Lillie Moulton’s trip ended with a garden party at Chiswick, as guest of the Prince and Princess of Wales once again. The three little princesses rolled around the lawns “like three fluffy pink pincushions, covered in white muslin.” Huge Japanese sunshades had been set up to shelter the company from the sun as they strolled and chatted, or drank their sherbets at little tables set on the terrace. Lillie found herself talking to the Prince of Wales, who asked her where she had dined last. She mentioned the Comte de Paris.

“What day did you dine there?”

“On the 17th, Your Highness.”

“Are you sure it was the 17th?”

She explained that she remembered the date well, because it was the day before her birthday. The Prince of Wales asked whether it was a large dinner and nodded when told that all the Orléans family had been present.

“Did you know that they had a conseil de famille that day?”

“No. I heard nothing of it.”

“The whole family signed a petition to the Emperor Napoleon to be allowed to return to France and serve in the army.” The Prince studied her. “Can you imagine why they want to go back to France when they can live quietly here and be out of politics?”

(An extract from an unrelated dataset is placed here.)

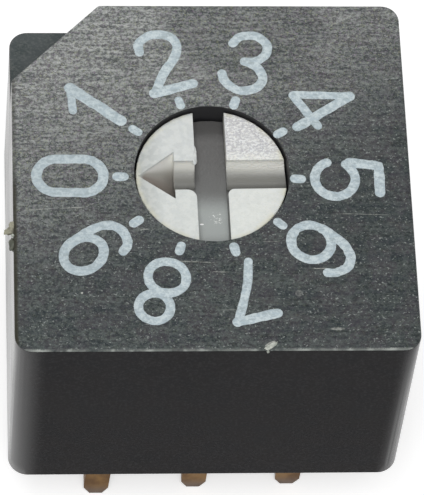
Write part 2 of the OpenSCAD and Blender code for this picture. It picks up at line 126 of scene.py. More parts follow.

The remark was intended to be genial, but it had its shaded side. Edward was no stranger to the lighter, dizzier character of the Second Empire, but it was as if in that one remark he consigned it and all its vanities to oblivion.

Lillie returned home to Paris and on July 17 drove to St. Cloud for dinner with the Empress. When the Moultons arrived, instead of a flurry of servants in the vestibule, there was only one distracted official. The dinner had been canceled. Then, at the last moment, Eugénie sent word they were to be admitted. Other than members of the imperial household, they were the only guests. The meal was taken in terrible silence, interrupted by a stream of telegrams. At the end of the meal, the Emperor, wracked with kidney stones and ashen white, hauled himself to his feet and almost absentmindedly bade the company good night. He had already sworn to take the field at the head of his troops but could barely mount the stairs in his own palace.

Two days later France declared war upon Prussia.